Rights groups have already criticised the anti-immigration government in Poland for reacting to increased arrivals by dispatching police, border guards and troops en masse to try to seal off the border, while failing to provide enough humanitarian aid and shelter in freezing conditions.
Under the proposals, national authorities would have up to four weeks – rather than a maximum of 10 days currently envisaged in EU laws – to register asylum applications from people who made it to their territory.
They would be allowed to keep registered asylum seekers for up to 16 weeks on their side of the border until they analyse their request for protection, while denying them the standing right to be held in more suitable centres inside the country.
The Commission is now seeking only basic reception conditions such as food and water, medical care and assistance for the most vulnerable people – lower requirements than usual, and not including education, among others.
The proposal would also allow for quicker deportations of failed asylum seekers in another example of lowering safeguards for those seeking to get into Europe.
Socialist and Green groups in the European Parliament came out attacking the executive over the proposals.
“The measures also play straight into the hands of the governments that want to use the plight of vulnerable migrants to spread anxiety and fear about a migration crisis at the EU’s borders,” Birgit Sippel, spokesperson of the social democrats (S&D) for justice and home affairs, said in a statement.
Green lawmaker Tineke Strik went one step further, saying the “measures are tantamount to endorsing the illegal, immoral and life-threatening practice of pushbacks.”
“Instead of enforcing EU asylum law and starting infringement procedures, the Commission chooses to allow the illegal practices of Poland, Lithuania, and Latvia at EU borders,” she added.
However, the MEPs are unlikely to thwart the Commission’s move, which is proposed under an article of EU treaties that only foresees a consultative role for the European Parliament.
Meanwhile, last month Poland’s parliament already passed a legal amendment allowing migrants to be pushed back at the border and asylum claims made by those who entered illegally to be ignored.
Pressed by journalists at the press conference presenting the proposals, Commission Vice-President Margaritis Schinas and Commissioner Ylva Johansson did not reply whether the European executive believes that EU countries in question are currently respecting the right to request asylum at the EU’s borders.

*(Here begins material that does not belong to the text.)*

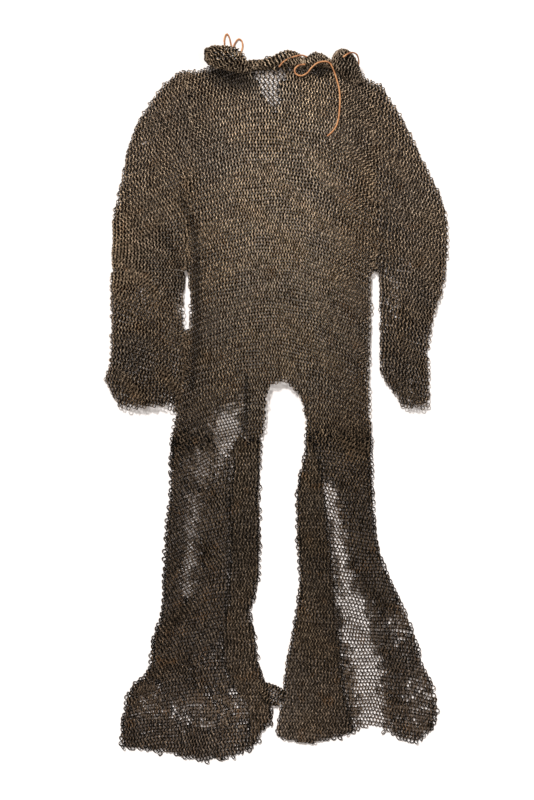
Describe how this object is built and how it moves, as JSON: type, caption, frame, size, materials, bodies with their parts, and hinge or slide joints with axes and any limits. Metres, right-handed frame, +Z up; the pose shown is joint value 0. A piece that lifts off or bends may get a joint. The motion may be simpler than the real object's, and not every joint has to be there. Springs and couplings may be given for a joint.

After multiple questions on the disparity between Brussels’ proposals and the practices of EU countries on the ground, Schinas said: “We had ad nauseum responded to these questions.”
Pointing out that this proposal was requested by EU leaders after their meeting in October, Schinas said “this will now go into the legislative process”.
“And if it’s not applied, then we have, as in all cases of EU law, ways and means to check, through infringement or other procedures, that it is correctly applied. That’s the story.”